American Express, Bank of America, Chase, and Discover Financial all reported big declines. Capital One Financial Corp. and Citibank are the only companies that recorded an upswing in the number of consumer late payments.
Capital One also experienced an increase in the amount of late payments that were 30 days or more. Analysts rely on this number, because it is an important indicator for future default.
There have been increases from month to month, but as a whole defaults and delinquencies have fallen to historically low levels. In July, a few banks showed increases, but as a whole charge-offs, delinquencies, and defaults had decreased. In August, Citibank reported a default rate of 6.92 percent of annual balances. This jump propelled Citibank to the credit card issuer with the highest default rate— beating out Bank of America. Bank of America had 6.79 percent rate.

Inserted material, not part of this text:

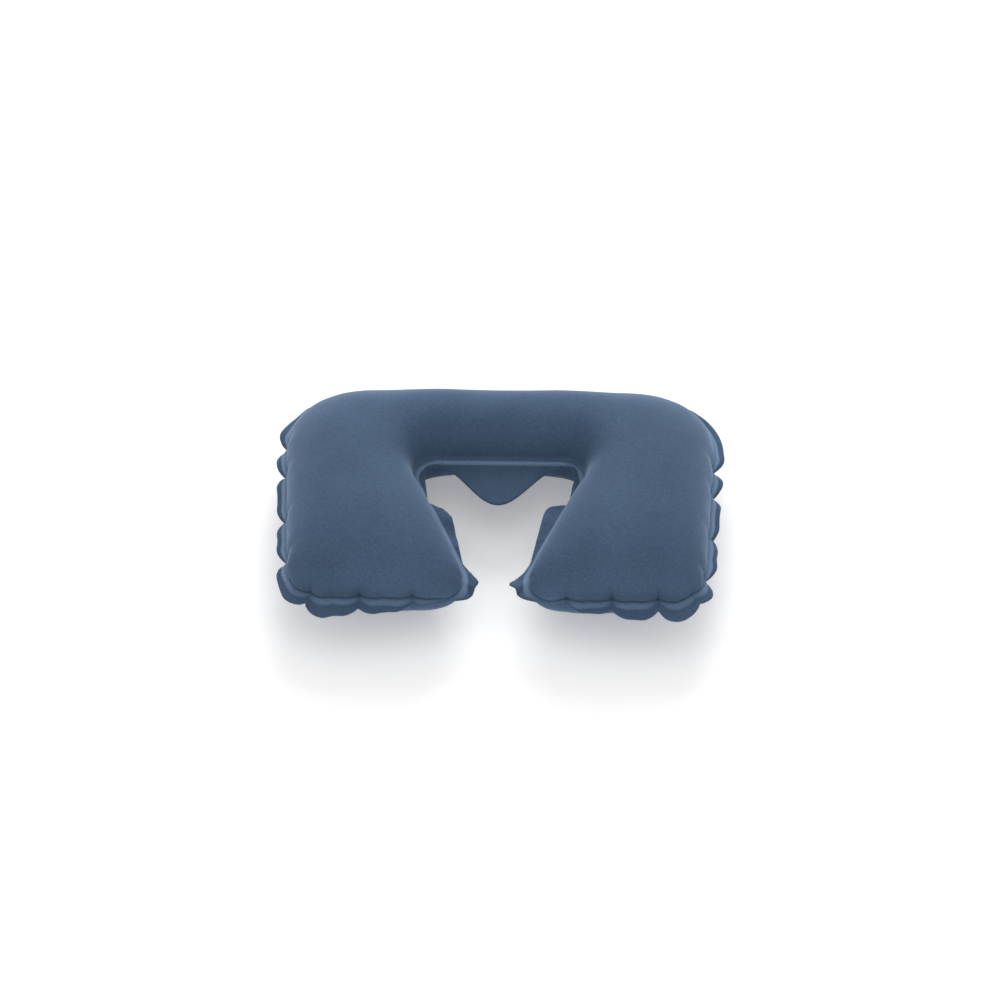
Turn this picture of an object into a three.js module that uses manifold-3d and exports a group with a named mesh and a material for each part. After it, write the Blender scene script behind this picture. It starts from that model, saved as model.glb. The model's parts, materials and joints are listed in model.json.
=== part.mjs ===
// Inflatable travel and camp pillow, U-shaped, in flocked film.
//
// Two flocked films are cut to one outline and welded together along an inner line, which leaves a
// flat flange outside the weld. Inflated, each film domes away from the flange. The double film inside
// the neck opening carries on as a bell-shaped neck flap. A soft push-in valve sits low on the rear of
// the lower film: a flange welded inside the film, an inverting skirt, a stem with a check flap at its
// inner end, and a cap plug on a strap.
//
// Millimetres, +Z up. The pillow lies on its lower film with the neck opening towards -Y. The origin
// is at the bottom centre of the bounding box.

import * as THREE from 'three';
import { mergeVertices } from 'three/addons/utils/BufferGeometryUtils.js';
import Module from 'manifold-3d';

const wasm = await Module();
wasm.setup();

// ---------------------------------------------------------------- driving dimensions

const FILM = 1.0; // thickness of each film with its flock
const WELD_GAP = 0.3; // between the two films' flat flanges
const WELD_Z = 45.5; // height of the weld line over the ground
const NECK_Y = 52; // inner weld line behind the neck
const BACK_Y = 126; // outer weld line behind the back tube
const FRONT_Y = -114; // weld line across the end of each arm
const OUTER_X = 190; // outer weld line beside each arm
const TIP_X = 21; // inner weld line at the tip of each arm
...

In the second quarter of last year, the Federal Reserve reported that credit card issuers had a jump in charge-off rates. At that time charge-offs were at 10.96 percent. Now, in the most recent second quarter, charge-offs half been reduced in half and are at 5.6 percent. Across the industry delinquency rates are also down to record lows. In the second quarter of 2009, the delinquencies were at 6.76 percent; this year’s second quarter shows that delinquency rates are down to 3.62 percent.
Consumers are finding it easier to keep up with their payments because the balance total has declined drastically since the beginning of the recession. And now that consumers have lower balances, which means that they pay lower minimum payments.
According to data from the Federal Reserve, total revolving credit, which mostly includes credit card debt, dropped down to 5.25 percent in July of this year. This means that credit card debt was at $792.5 billion. That is 21 percent less than it was in 2000, when it peaked at $957.5 billion. The drop in credit card debt is a combined effort by consumers who are dedicated to paying off their debt, and banks charging-off delinquent accounts.
As a whole, analysts expect that the industry rates will remain low, even though each individual bank may see slight increases in certain areas. “It’s hard to evenly predict what’s going to happen in the future, but the improvements that we have seen this far lead us to believe that consumers are on the right track,” said Roman Shtyen CEO of Credit-Land.com, a credit card research website.